24 October 2011

Letter fro Goya - 24 October 2011

"Familiarity Breeds Love"

Dear Family and Friends,

Transfers have come and gone and Hna. Silva and I are going strong for at least another 6 weeks in Goya just as I hoped. I am happy—we are working with some really great people and it would be a shame to have to leave them. I am starting to realize how 6 weeks is really not very long at all.

I am grateful for this opportunity that I have as a missionary to live in a specific city and really settle into my life here for longer than a passing moment. As a tourist or a traveler, who would ever think to come to Goya? This is not a tourist city—there is nothing particularly noteworthy in that respect. It is a small riverside city in northern Argentina. There is that saying “familiarity breeds contempt,” but that saying makes me mad. I don’t think it is true, or at least it shouldn’t be true if we are doing things right in our relationships with both people and places. I think familiarity should breed love and that for the most part the better we get to know people and places  the more we should love them. That is how I feel about Goya. I love the details. I love the little things I would never know or see if I were just passing through. I even love walking the same streets and seeing the same people and doing a lot of the same things every day, because it’s only then that I start to notice that even in what seems to be routine there is endless and fascinating and lovely variation. Maybe it is only when we have the routine that we can start to appreciate these small things.
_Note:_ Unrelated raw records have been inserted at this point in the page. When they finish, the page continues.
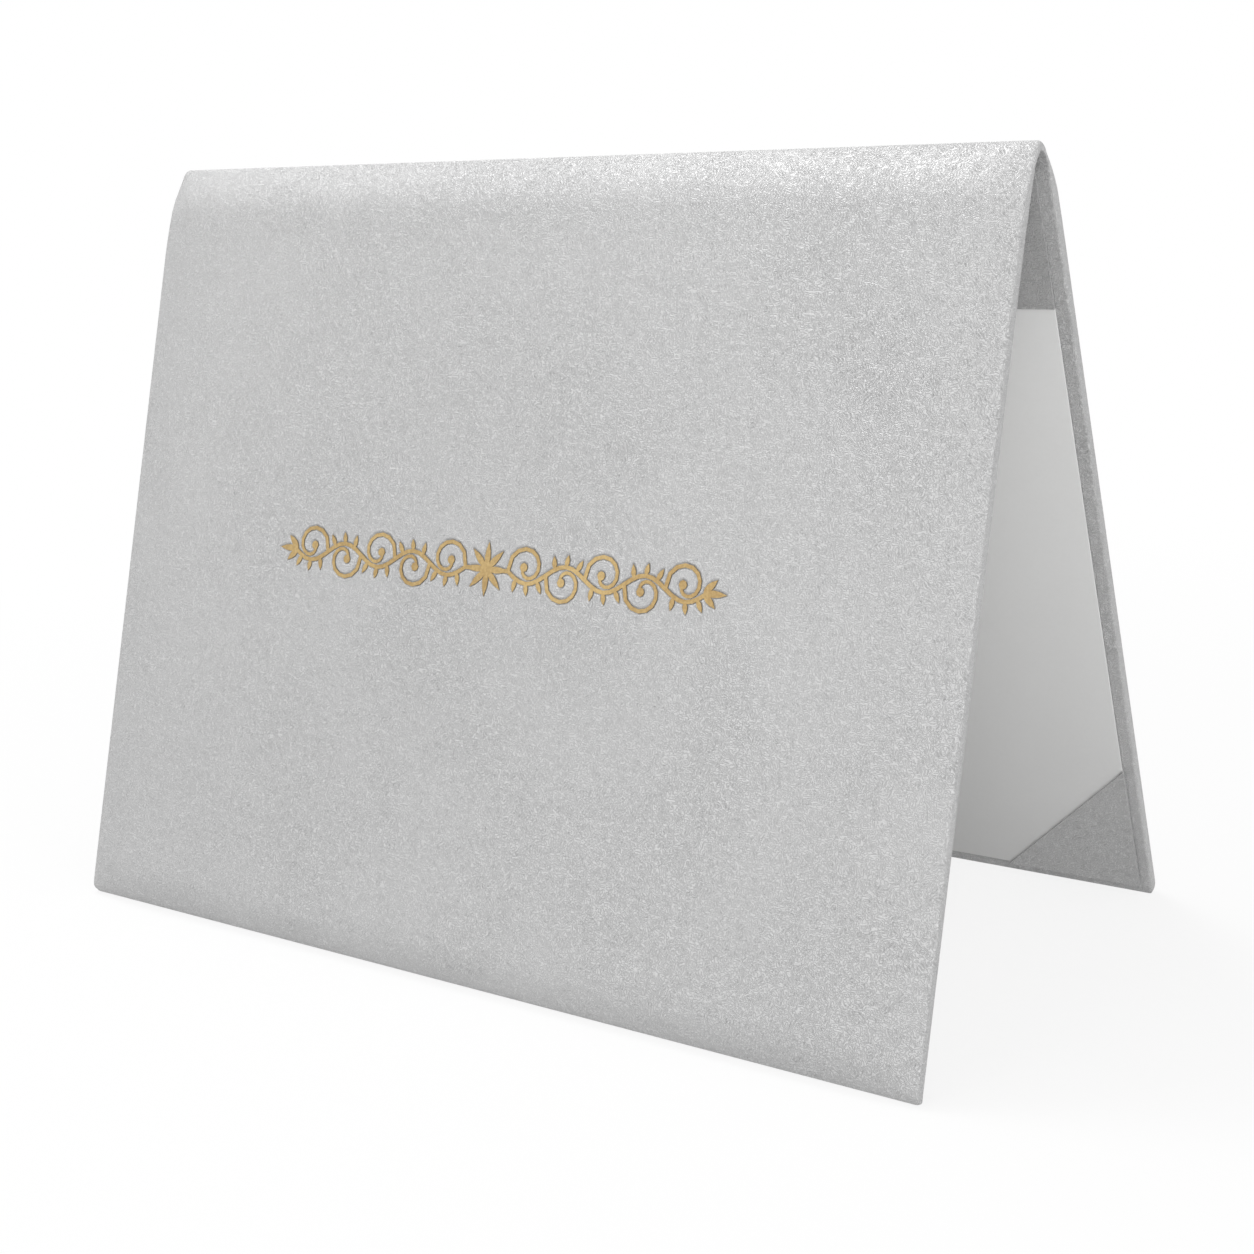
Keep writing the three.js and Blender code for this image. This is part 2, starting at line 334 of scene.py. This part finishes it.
def makeFoam():
    look = foamLook
    material, shader, start = newMaterial("paddingFoam", Roughness=look["roughness"])
    place = start.node("TexCoord", output="Object")
    cells = start.node("TexVoronoi", {}, {"Vector": place, "Scale": look["cellScale"]})
    cells.mixed(look["wall"], look["hollow"]).into(shader, "Base Color")
    start.bumped(cells, 0.5, look["cellHeight"]).into(shader, "Normal")
    return material


leatherette = makeLeatherette()
goldFoil = makeFoil()
linerPaper = makeLinerPaper()
chipboard = makeBoard()
paddingFoam = makeFoam()


def dress(piece, material):
    piece.data.materials.clear()
    piece.data.materials.append(material)


for slot in frame["nodes"]["foil_ornament"].material_slots:
    slot.material = goldFoil
print("materials made")

# The leatherette sheet: one piece over both covers and the spine, turned in round the edges

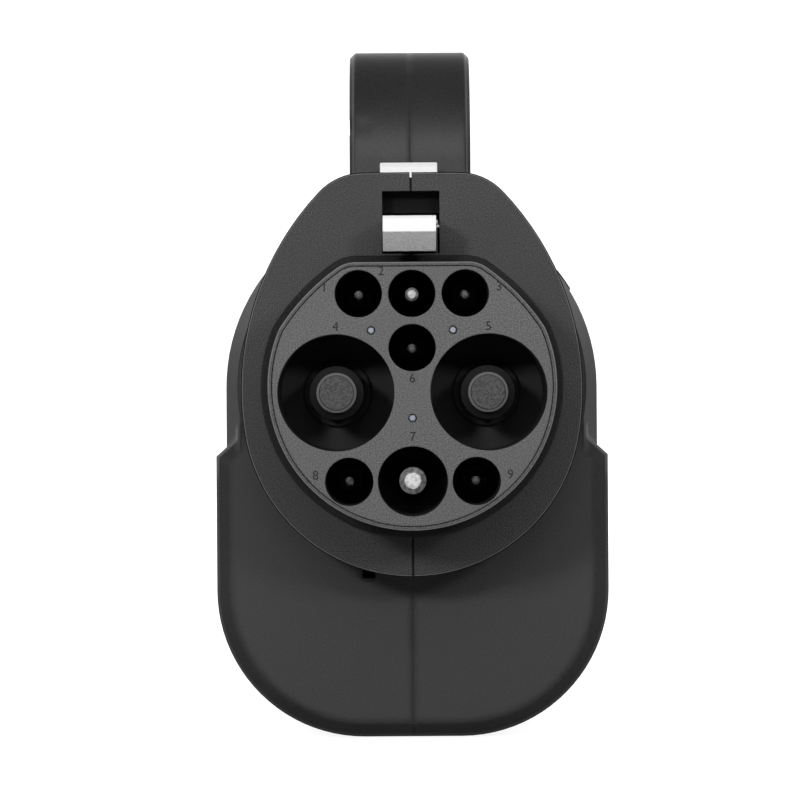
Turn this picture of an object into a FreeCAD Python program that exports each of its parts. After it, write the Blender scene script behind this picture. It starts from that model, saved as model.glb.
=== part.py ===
import FreeCAD, Part
import Sketcher
import math
import os

# Electric vehicle charging adapter: a two-half moulded housing with a carrying loop, a nine-contact plug nose
# at the front (towards -Y) and a combined socket at the rear. Millimetres, +Z up. The origin lies on the
# floor under the middle of the foot pad.

os.makedirs("parts", exist_ok=True)
doc = FreeCAD.newDocument("charging_adapter")
sizes = doc.addObject("Spreadsheet::Sheet", "sizes")
nodes = []


class Measure:
    """A number together with the formula that gives it from the sheet's cells."""

    def __init__(self, value, text):
        self.value = value
        self.text = text

    def __add__(self, other):
        other = measure(other)
        return Measure(self.value + other.value, f"({self.text} + {other.text})")

    def __sub__(self, other):
        other = measure(other)
        return Measure(self.value - other.value, f"({self.text} - {other.text})")

    def __mul__(self, other):
        other = measure(other)
        return Measure(self.value * other.value, f"({self.text} * {other.text})")

    def __truediv__(self, other):
        other = measure(other)
        return Measure(self.value / other.value, f"({self.text} / {other.text})")

    def __neg__(self):
        return Measure(-self.value, f"(0 - {self.text})")

    def __radd__(self, other):
        return measure(other) + self

    def __rsub__(self, other):
        return measure(other) - self

    def __rmul__(self, other):
        return measure(other) * self


def measure(number):
    """Turns a plain number into a Measure; a Measure stays as it is."""
    if isinstance(number, Measure):
        return number
    return Measure(float(number), f"({float(number)!r})")


def cosine(angle):
    return Measure(math.cos(math.radians(angle.value)), f"cos({angle.text})")


def sine(angle):
    return Measure(math.sin(math.radians(angle.value)), f"sin({angle.text})")


def size(alias, value):
    """Writes one driving size into the sheet as a plain number with a name."""
    row = size.next_row
    size.next_row += 1
    sizes.set(f"A{row}", alias)
    sizes.set(f"B{row}", str(value))
    sizes.setAlias(f"B{row}", alias)
    return Measure(float(value), f"sizes.{alias}")


size.next_row = 1


def bind(thing, prop, number):
    """Ties a property of a document object to a formula on the sheet."""
    thing.setExpression(prop, measure(number).text)


def place(thing, x, y, z):
    for axis, number in zip("xyz", (x, y, z)):
        bind(thing, f"Placement.Base.{axis}", number)
    return thing


def block(label, x, y, z):
    """A box between two x, two y and two z."""
    box = doc.addObject("Part::Box", label)
    for prop, span in zip(("Length", "Width", "Height"), (x, y, z)):
        bind(box, prop, span[1] - measure(span[0]))
    return place(box, x[0], y[0], z[0])


TURN_TO = {
    "x": FreeCAD.Rotation(FreeCAD.Vector(0, 1, 0), 90),
    "y": FreeCAD.Rotation(FreeCAD.Vector(1, 0, 0), -90),
    "z": FreeCAD.Rotation(),
}


def rod(label, radius, length, x, y, z, along="y"):
    """A round bar that starts at x, y, z and runs along one axis."""
    bar = doc.addObject("Part::Cylinder", label)
    bind(bar, "Radius", radius)
    bind(bar, "Height", length)
    bar.Placement = FreeCAD.Placement(FreeCAD.Vector(), TURN_TO[along])
    return place(bar, x, y, z)


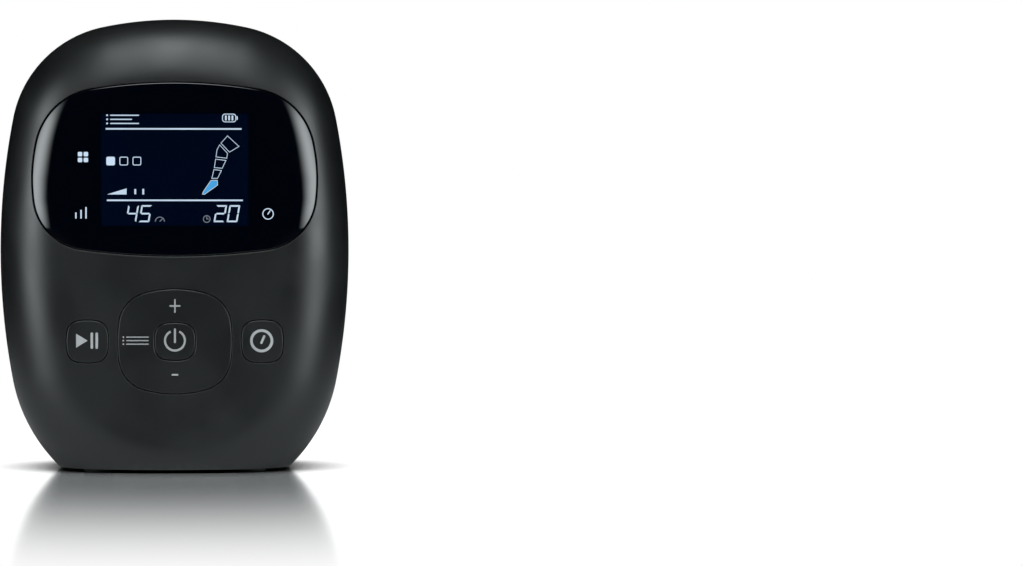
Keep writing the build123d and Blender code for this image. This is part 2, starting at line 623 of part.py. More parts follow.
with BuildPart() as display_frame:
    add(face_plate(*DISPLAY_SIZE, 2, 0, DISPLAY_V, DISPLAY_SPLIT, BOARD_DEPTH))
    pocket_end = DISPLAY_SPLIT + PANEL_POCKET_DEPTH
    add(face_plate(*PANEL_POCKET, 1, 0, DISPLAY_V, DISPLAY_SPLIT, pocket_end), mode=Mode.SUBTRACT)
display_frame.part.label = "display_frame"

with BuildPart() as display_panel:
    add(face_plate(*PANEL_SIZE, 1, 0, DISPLAY_V, DISPLAY_FRONT, DISPLAY_SPLIT))
display_panel.part.label = "display_panel"

with BuildPart() as board_parts:
    # processor, driver chips, capacitors and wire connectors on the back of the board
    chip_back = BOARD_BACK + CHIP_HEIGHT
    add(face_plate(PROCESSOR_SIDE, PROCESSOR_SIDE, EAR_CORNER, *PROCESSOR_AT, BOARD_BACK, chip_back))
    for u, v in DRIVERS_AT:
        add(face_plate(*DRIVER_SIZE, EAR_CORNER, u, v, BOARD_BACK, chip_back))
    add(face_discs(CAPACITORS_AT, CAPACITOR_RADIUS, BOARD_BACK, BOARD_BACK + CAPACITOR_HEIGHT))
    for u, v in CONNECTORS_AT:
        add(face_plate(*CONNECTOR_SIZE, EAR_CORNER, u, v, BOARD_BACK, BOARD_BACK + CONNECTOR_HEIGHT))
board_parts.part.label = "board_parts"

with BuildPart() as buzzer:
    buzzer_back = BOARD_BACK + BUZZER_HEIGHT
    add(face_discs([BUZZER_AT], BUZZER_RADIUS, BOARD_BACK, buzzer_back))
    add(face_discs([BUZZER_AT], PORT_RADIUS, buzzer_back - 1, buzzer_back), mode=Mode.SUBTRACT)
buzzer.part.label = "buzzer"

# the sensor's nipple points at the place where its hose turns level with the manifold
sensor_v = (MANIFOLD_MID - BASE + SENSOR_BEND * sin(radians(LEAN))) / cos(radians(LEAN))
with BuildPart() as pressure_sensor:
    nipple_end = SENSOR_BACK + NIPPLE_LENGTH
    add(face_plate(SENSOR_SIDE, SENSOR_SIDE, EAR_CORNER, SENSOR_X, sensor_v, BOARD_BACK, SENSOR_BACK))
    add(face_discs([(SENSOR_X, sensor_v)], NIPPLE_RADIUS, SENSOR_BACK, nipple_end))
    add(face_discs([(SENSOR_X, sensor_v)], PORT_RADIUS, SENSOR_BACK - 2, nipple_end), mode=Mode.SUBTRACT)
pressure_sensor.part.label = "pressure_sensor"

# ---------------------------------------------------------------- chassis and battery

pump_mounts_at = [(x, PUMP_Z + z) for x in (-LUG_REACH, LUG_REACH) for z in (-LUG_RISE, LUG_RISE)]
manifold_mounts = [(x, MANIFOLD_MID) for x in (MANIFOLD_LEFT + LEG_WIDTH / 2, MANIFOLD_RIGHT - LEG_WIDTH / 2)]

with BuildPart() as chassis_plate:
    with BuildSketch(PARTING):
        add(oval_face(HOUSING.grown(-WALL - FIT)))
        for place, size, corner in CHASSIS_OPENINGS:
            with Locations(place):
                RectangleRounded(*size, corner, mode=Mode.SUBTRACT)
    extrude(amount=CHASSIS_BACK - PARTING_Y)
    split(bisect_by=Plane.XY.offset(BASE + WALL + FIT), keep=Keep.TOP)
    screw_holes = CASE_POSTS + pump_mounts_at + manifold_mounts
    add(back_discs(screw_holes, THREAD_PLAY, PARTING_Y, CHASSIS_BACK), mode=Mode.SUBTRACT)
    add(back_discs(HOLDER_SCREWS, THREAD, PARTING_Y, CHASSIS_BACK), mode=Mode.SUBTRACT)
chassis_plate.part.label = "chassis_plate"

cell_end = CELL_LENGTH / 2
with BuildPart() as battery_cells:
    for z in CELLS_Z:
        add(rod((-cell_end, CELL_Y, z), RIGHT, CELL_RADIUS, CELL_LENGTH))
    chamfer(battery_cells.edges().filter_by(GeomType.CIRCLE), KEY_EDGE)
battery_cells.part.label = "battery_cells"

holder_end = cell_end + HOLDER_END
holder_front = HOLDER_BACK - HOLDER_THICK
cradle_front = CELL_Y - 0.8
with BuildPart() as battery_holder:
    add(block((-holder_end, holder_front, HOLDER_FLOOR), (holder_end, HOLDER_BACK, HOLDER_TOP)))
    for x in (-holder_end, *CRADLES_X, holder_end - HOLDER_THICK):
        add(block((x, cradle_front, HOLDER_FLOOR), (x + HOLDER_THICK, holder_front, CRADLE_TOP)))
    for z in CELLS_Z:
        add(rod((-cell_end - 1, CELL_Y, z), RIGHT, CELL_RADIUS + CELL_PLAY, CELL_LENGTH + 2), mode=Mode.SUBTRACT)
    fillet(battery_holder.edges().filter_by(Axis.Y).group_by(Axis.Z)[-1], CASE_CORNER)
    add(back_discs(HOLDER_SCREWS, BOSS_RADIUS, HOLDER_BACK, PARTING_Y))
    add(back_discs(HOLDER_SCREWS, THREAD + CELL_PLAY, holder_front, PARTING_Y), mode=Mode.SUBTRACT)
battery_holder.part.label = "battery_holder"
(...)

We have visited Liliana dozens of times. The walk to her house is familiar. I have started to memorize the graffiti on her front door we have knocked and waited so many times (white-out names and phrases--surely the doing of one or more of her three rascally sons). We always greet each other in the same way, ask the same questions (“how are you? How is your week going?”). We sing, share a scripture, a thought, a prayer. Her son Tommy usually yells and slams doors and has to be wrangled or distracted or calmed. Her second son Agustin, greets us with a handshake and a gap-toothed smile. He usually is eating an apple and watching television, cutting off a single piece at a time with a small kitchen knife and Liliana usually yells at him to be careful and to please put the knife away. 

But then, there are differences. Last night, for example, it was cold and cloudy when we visited and Liliana´s voice was hoarse with a cough and she was rolling out frybread dough on the table with a glass cup and my boots were covered in mud but she told me not to worry about it and to come inside anyway. And then, before we left she disappeared into the kitchen and reemerged with two steaming pieces of fry bread and she smiled and told us “this should be good for a day like today.” And we thanked her and said goodbye, kissing each other’s cheeks. And the fry bread was almost too hot to hold in my bare hands and when we walked outside the streets were all abandoned because it was a Sunday evening and in Goya everyone is afraid of the rain. And I am not sure why something so simple and unremarkable was so wonderful to me, but how i savored that moment: walking through the empty streets, muddy boots, dark gray sky, steaming frybread in hand.

Here are some other precious, funny, quirky little details for you:

-Walking down Madariaga by the hospital we often pass an old man with only 3 or 4 teeth and when we see him he always, without fail, comes to greet us enthusiastically and tries to kiss Hna. Da Silva and she always, without fail, smiles and extends her arm firm and insistent and says “hello! As missionaries we greet with a handshake!” and his attempt to kiss her is foiled once more.

-Ducking under a barbed wire fence next to a horseracing track every time we go to visit Gustavo.

-There is a set of twin boys named Justo and Enrique. They are probably 11 or 12 years old and we run into them EVERYWHERE. Hna. Da Silva always enthusiastically yells out “Hola, Justo!!!” and 9 times out of 10 the boy shakes his head and yells “ENRIQUE!” and we continue on our way. We are starting to be able to tell them apart. Enrique is skinner and more serious. Justo is chubbier and a little warmer when he greets us. Sometimes we say the wrong name anyways just because it’s funny.

-Grido – the Baskin Robbins of Argentina has recently opened a new store half a block from our apartment. Hna. Da Silva and I are very please. Now we can keep relaxing all the time. 

-Hna. Da Silva love Christmas music. We probably sing at least one Christmas song a day. She also hates walking in straight lines because she says she feels like she’s not getting anywhere.  So we are always zigzagging through the streets. She loves to tell jokes. I love to translate her jokes into English because they don’t make as much sense but they sound funnier. Here is one for you:

Q: What do you call a yellow dot on top of a building?
A: A french fry committing suicide.

Well. I will leave you with that. I planned to tell you all about our investigator Marcelo and how he is incredible and he is going to get baptized next week and to share some thoughts from my scripture study but I am running out of time. I will tell you all about it next week.

I love you all! You should all send me a letter. I love getting paper mail.